The projected savings, of course, are based on the new Congressional Budget Office baseline established by the Trump administration’s 2017 cancellation of the subsidies. In other words, the higher levels of taxpayer spending (effected by that cancellation) simply mean that any “savings” for 2018 and beyond are merely reductions in the 2017 increases in taxpayers’ spending.
The bottom line: Taxpayers still end up paying more over the next several years for a failing health insurance scheme.
Most likely, any pretense that the proposed insurance subsidies are “temporary” will, sooner or later, disappear as they morph into a routine spending program to bail out big insurers facing their latest Obamacare “crisis.”

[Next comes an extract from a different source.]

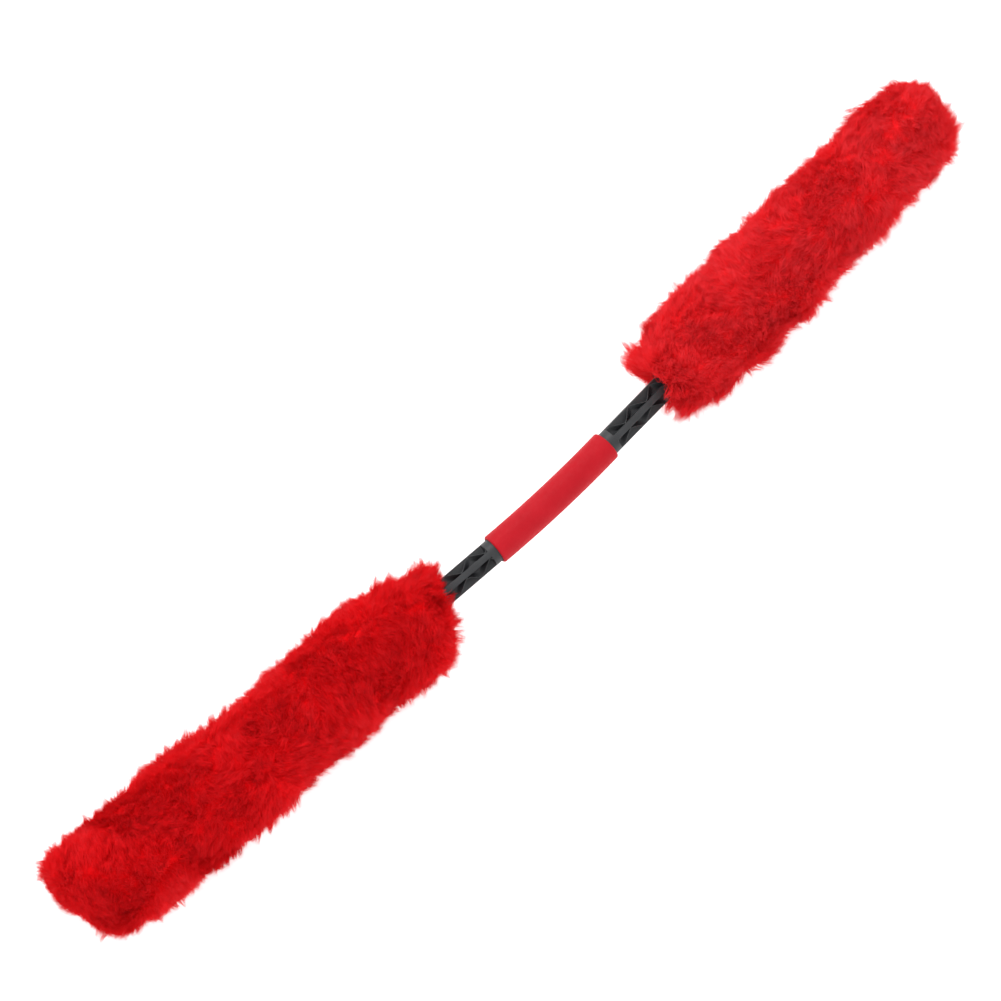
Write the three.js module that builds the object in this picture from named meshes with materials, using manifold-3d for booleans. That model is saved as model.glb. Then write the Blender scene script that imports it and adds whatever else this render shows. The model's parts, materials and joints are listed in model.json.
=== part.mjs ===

Bailouts, at taxpayer expense, are bipartisan, of course. House and Senate members are sponsoring legislation to fund insurers in the health exchanges with a new infusion of fresh tax dollars.
Sens. Lamar Alexander, R-Tenn., and Patty Murray, D-Wash., are co-sponsoring legislation to restore the cost-sharing subsidies for 2018 and 2019, while Sens. Susan Collins, R-Maine, and Bill Nelson, D-Fla., are co-sponsoring a bill to provide $4.5 billion to fund reinsurance pools within the states to cover the anticipated costs of high-risk exchange enrollees.

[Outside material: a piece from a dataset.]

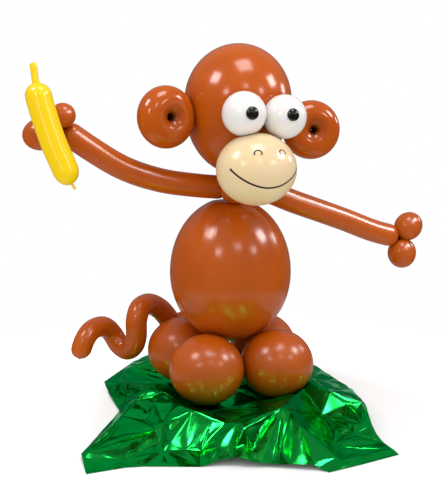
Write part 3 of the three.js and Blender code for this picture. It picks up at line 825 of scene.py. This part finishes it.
# The foil: a sheet of green metallic film, creased and crumpled round the base so that it stands
# up in front of the balloons and then runs down to the floor. Its rim lifts off the floor in places.
# In the names of its points, left and right are as the camera sees them.
FOIL_POINTS = {
    "left_tip": (-0.368, -0.255, 0.009), "left_foot": (-0.373, -0.318, 0.0),
    "front_1": (-0.343, -0.317, 0.0), "front_2": (-0.306, -0.316, 0.0),
    "front_3": (-0.277, -0.323, 0.0), "front_4": (-0.234, -0.340, 0.0),
    "front_5": (-0.192, -0.357, 0.0), "front_6": (-0.177, -0.361, 0.004),
    "front_7": (-0.162, -0.364, 0.010), "front_8": (-0.139, -0.373, 0.014),
    "front_9": (-0.129, -0.379, 0.015), "front_10": (-0.115, -0.388, 0.013),
    "front_11": (-0.098, -0.395, 0.008), "front_12": (-0.085, -0.399, 0.006),
    "front_13": (-0.055, -0.416, 0.008), "front_14": (-0.030, -0.431, 0.010),
    "front_15": (-0.021, -0.436, 0.010), "front_16": (-0.014, -0.440, 0.005),
    "right_foot": (-0.002, -0.453, 0.0), "right_1": (0.063, -0.445, 0.0),
    "right_tip": (0.144, -0.432, 0.0), "right_2": (0.1427, -0.414, 0.004),
    "right_3": (0.140, -0.389, 0.006), "right_4": (0.141, -0.362, 0.012),
    "right_5": (0.146, -0.339, 0.020), "right_6": (0.164, -0.296, 0.024),
    "right_7": (0.181, -0.257, 0.026), "right_8": (0.202, -0.200, 0.018),
    "right_9": (0.227, -0.123, 0.010), "right_10": (0.236, -0.039, 0.004),
    "back_1": (0.233, 0.062, 0.008), "back_2": (0.222, 0.170, 0.008),
    "back_3": (0.150, 0.262, 0.0), "back_4": (0.040, 0.290, 0.010),
    "back_5": (-0.096, 0.289, 0.004), "back_6": (-0.137, 0.262, 0.0),
    "back_7": (-0.189, 0.197, 0.0), "flap_tip": (-0.239, 0.134, 0.0),
    "flap_1": (-0.250, 0.034, 0.004), "flap_2": (-0.253, -0.060, 0.003),
    "crest_1": (-0.229, -0.081, 0.028), "edge": (-0.277, -0.144, 0.022),
    "crest_2": (-0.2027, -0.1342, 0.039), "crest_3": (-0.1775, -0.1709, 0.046),
    "peak_1": (-0.1645, -0.2438, 0.056), "crest_4": (-0.1428, -0.2823, 0.045),
    "crest_5": (-0.1242, -0.298, 0.046), "peak_2": (-0.1117, -0.3253, 0.055),
    "crest_6": (-0.1067, -0.3436, 0.051), "peak_3": (-0.0167, -0.2978, 0.06),
    "peak_4": (-0.0048, -0.3114, 0.056), "crest_7": (-0.0104, -0.3598, 0.049),
    "crest_end": (0.0326, -0.4311, 0.007),
    "star": (-0.233, -0.285, 0.006), "low_1": (-0.196, -0.299, 0.008),
    "low_2": (-0.172, -0.308, 0.006), "pinch": (-0.221, -0.158, 0.026),
    "pinch_1": (-0.232, -0.168, 0.022), "pinch_2": (-0.231, -0.2301, 0.025),
    "pinch_3": (-0.2162, -0.2234, 0.031), "pinch_4": (-0.2301, -0.256, 0.011),
    "pinch_5": (-0.2169, -0.2793, 0.016), "strip_1": (-0.369, -0.266, 0.006),
    "strip_2": (-0.301, -0.289, 0.004),
    "ridge_1": (0.145, -0.094, 0.034), "ridge_2": (0.1285, -0.2124, 0.045),
    "ridge_3": (0.1643, -0.2685, 0.036), "pit": (0.0985, -0.2318, 0.006),
    "ridge_4": (0.104, -0.148, 0.034), "fold_1": (0.143, -0.252, 0.03),
    "fold_2": (0.0659, -0.1934, 0.042), "fold_3": (0.048, -0.375, 0.008),
    "dent_1": (0.154, -0.268, 0.022), "dent_2": (0.134, -0.323, 0.018),
    "dent_3": (0.107, -0.342, 0.010), "dent_4": (0.028, -0.423, 0.010),
    "knob_1": (-0.180, -0.043, 0.040), "knob_2": (-0.174, -0.089, 0.042),
    "knob_3": (-0.198, -0.033, 0.030), "flap_3": (-0.211, 0.081, 0.014),
    "flap_4": (-0.171, 0.176, 0.012), "flap_5": (-0.227, -0.014, 0.012),
    "back_8": (-0.060, 0.215, 0.028), "back_9": (0.070, 0.200, 0.026),
    "back_10": (0.175, 0.110, 0.030), "seat_1": (-0.12, -0.10, 0.001),
    "seat_2": (-0.04, -0.06, 0.001), "seat_3": (-0.085, -0.12, 0.001),
    "seat_4": (0.04, -0.10, 0.001), "seat_5": (0.10, -0.07, 0.001),
    "seat_6": (0.07, -0.13, 0.001), "seat_7": (-0.12, 0.07, 0.001),
    "seat_8": (-0.05, 0.10, 0.001), "seat_9": (0.08, 0.08, 0.001),
    "seat_10": (0.13, 0.04, 0.001), "seat_11": (-0.10, -0.04, 0.001),
    "seat_12": (0.0, 0.0, 0.001), "hem_1": (-0.361, -0.2585, 0.0125),
    "hem_2": (-0.2716, -0.1484, 0.0265), "hem_3": (-0.2255, -0.088, 0.031),
    "dip_1": (-0.1, -0.362, 0.017), "dip_2": (-0.052, -0.372, 0.014),
    "dip_3": (-0.112, -0.352, 0.025), "dip_4": (-0.125, -0.352, 0.022),
    "dip_5": (-0.018, -0.402, 0.018), "dip_6": (-0.15, -0.335, 0.022),
}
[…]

Not to be outdone, Rep. Ryan Costello, R-Pa., is proposing to spend $30 billion (over three years) to fund reinsurance to cover the insurers’ cost of Obamacare’s most expensive claims.
Theoretically, a progressively richer injection of tax dollars into the coffers of the health insurance companies will encourage the insurers to stay in the Obamacare exchanges, and these so-called “markets” will stabilize.

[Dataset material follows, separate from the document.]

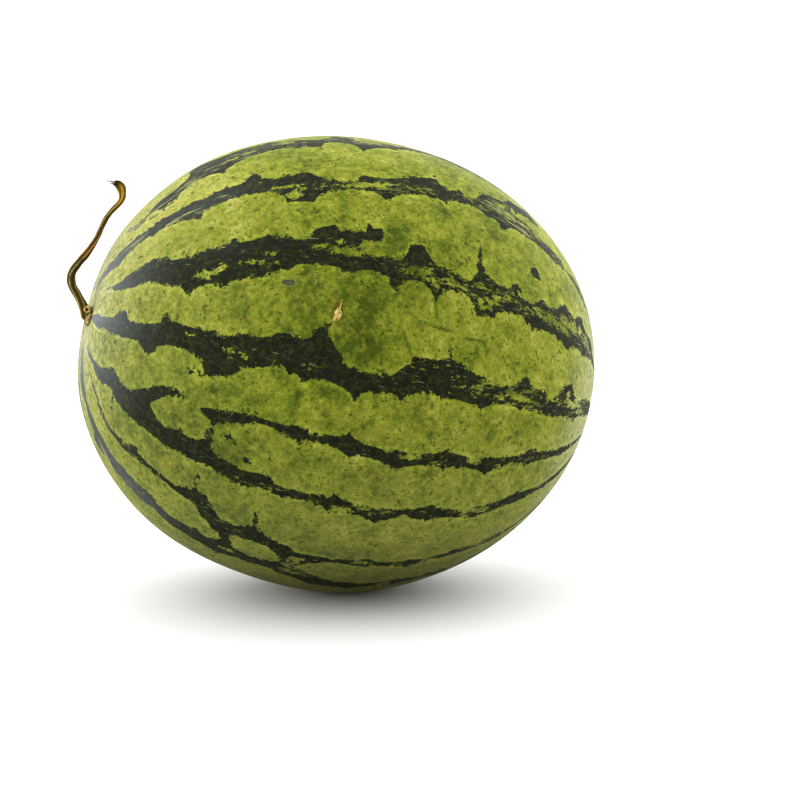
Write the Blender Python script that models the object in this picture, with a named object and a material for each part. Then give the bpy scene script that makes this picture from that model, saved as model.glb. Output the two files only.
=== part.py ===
"""A whole striped watermelon lying on a small flat spot, with the dried stem that it was picked with.

Metres, +Z up, +X along the fruit towards its blossom end. The origin is on the flat spot, right below the
fruit's middle. The fruit is one solid, an egg-round ellipsoid with faint swellings that are added to its
radius by direction. The stem is a ridged tube carried along a route, with its callus and a small curl joined on.
"""

import math

import bmesh
import bpy
import numpy as np

# Driving dimensions of the fruit
FRUIT_LENGTH = 0.239
FRUIT_WIDTH = 0.209
CENTRE_HEIGHT = 0.1037
LONG_AXIS_TILT = math.radians(3.7)
STEM_POLE_RISE = math.radians(12.3)
RIB_COUNT = 10
RIB_HEIGHT = 0.00022

# Dips and rises at the two ends: height in metres, and the angle in degrees over which it fades
STEM_BASIN = (-0.0018, 9.0)
STEM_DIMPLE = (-0.0018, 6.5)
BLOSSOM_BASIN = (-0.0013, 6.0)
BLOSSOM_RIM = (0.0005, 4.4, 1.0)
BLOSSOM_BUTTON = (0.0012, 1.2)

# Faint swellings of the rind: degrees along from the stem, degrees around from the front, metres, degrees
SWELLINGS = (
    (49, -81, 0.0005, 11),
    (74, -79, -0.0008, 11),
    (103, -73, 0.0008, 12),
    (95, 89, -0.0007, 11),
    (46, 98, 0.0010, 11),
    (147, 73, 0.0004, 10),
    (70, 160, 0.0007, 14),
    (118, 200, -0.0006, 13),
)

# Driving dimensions of the stem
GAP = 0.0003
STALK_CLEARANCE = 0.0009
STEM_RIDGES = 5
RIDGE_SHARE = 0.10
RIDGE_TWIST = math.radians(150)
CALLUS_RADIUS = 0.0046
CALLUS_HEIGHT = 0.0027
CALLUS_RIM = 0.0006
CALLUS_FALL = 0.7
CALLUS_LOBES = ((3, 0.10, 0.8), (5, 0.05, 0.0))
CURL_RADIUS = 0.0012
CURL_THICKNESS = 0.0006
CURL_PLACE_MM = (-1.9, -4.6, 4.2)
TIP_HOLLOW = 0.0008

# The middle of the stalk in millimetres from the stem pole on the rind, then half its width and half its depth
STALK_ROUTE_MM = (
    (-1.2, 0.0, 0.3, 2.5, 2.5),
    (-2.1, -0.3, 1.1, 2.3, 2.3),
    (-2.6, -1.2, 2.6, 2.1, 2.1),
    (-3.2, -2.3, 4.6, 1.9, 1.9),
    (-4.3, -2.9, 7.3, 1.7, 1.7),
    (-6.2, -2.8, 11.2, 1.6, 1.6),
    (-7.8, -2.2, 14.2, 1.65, 1.6),
    (-8.4, -1.4, 17.2, 1.7, 1.6),
    (-7.7, -0.4, 20.8, 1.6, 1.6),
    (-4.8, 0.8, 24.7, 1.5, 1.55),
    (-1.4, 2.0, 28.3, 1.45, 1.5),
    (1.4, 3.4, 31.7, 1.3, 1.4),
    (4.0, 4.9, 35.3, 1.1, 1.2),
    (6.6, 6.8, 40.0, 1.05, 1.1),
    (8.7, 8.2, 43.5, 1.1, 1.1),
    (11.7, 9.2, 47.2, 1.15, 1.1),
    (14.4, 9.3, 49.8, 1.2, 1.1),
    (16.0, 8.7, 52.4, 1.25, 1.1),
    (16.1, 7.6, 55.1, 1.6, 1.1),
    (15.3, 6.2, 57.7, 1.95, 1.0),
    (13.8, 4.9, 59.4, 1.7, 0.9),
    (12.0, 3.9, 60.2, 1.1, 0.8),
)
BROAD_FACE = np.array([-0.1736, -0.9848, 0.0])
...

Meanwhile, the exchange enrollees’ premiums will also stabilize. Perhaps taxpayers might—just might—buy another bailout of health insurers in the exchanges on the solid, iron-clad promise of a future reduction in premiums.
Based on four years of bitter experience, however, that scenario is unlikely. Beginning in 2014, the Obamacare insurance exchanges have enjoyed a steady stream of cash in the form of premium subsidies, cost-sharing subsidies, risk-corridor payments, and reinsurance subsidies—all courtesy of the federal taxpayer.
Look at the record. Over the period 2013 to 2017, premiums increased by 105 percent. Meanwhile, insurer participation and competition continued to decline all during this unhappy period, from 395 insurers in 2013 to 181 in 2018. Exchange enrollment has also routinely failed to meet official expectations.
As recent Heritage Foundation research shows, a major contributing factor behind these premium increases is the excessive federal regulatory regime that drives health insurance costs skyward. Papering over these cost increases with additional taxpayer subsidies doesn’t control costs—it simply rewards failure.
If Obamacare were a policy success, the mood on Capitol Hill would be very different. Bailouts would not be on the table. Congress would consider liberating the Obamacare exchanges from the taxpayers’ training wheels, and allowing the insurers to battle it out head to head in robust competition, cheering them on as they cut costs and reduce premiums, improve quality and performance, pioneer new payment and benefit options, and attract millions and millions of middle-class Americans eager to enroll in that new and exciting health policy innovation, an Obamacare plan.
Today, the very idea sounds silly. Instead, we are witnessing the evolution of a classic government failure, and Congress is getting ready to reward that failure with another round of corporate bailouts.
There is a better way. Congress should go back to the drawing board, allow the states to take control of their own health insurance markets, and at least give their constituents a fighting chance to secure the better, more affordable coverage that they want.
That could result in some policy successes, worthy of imitation in different states, rather than a continuation of a nationalized policy failure. In Washington, of course, that’s a radical idea.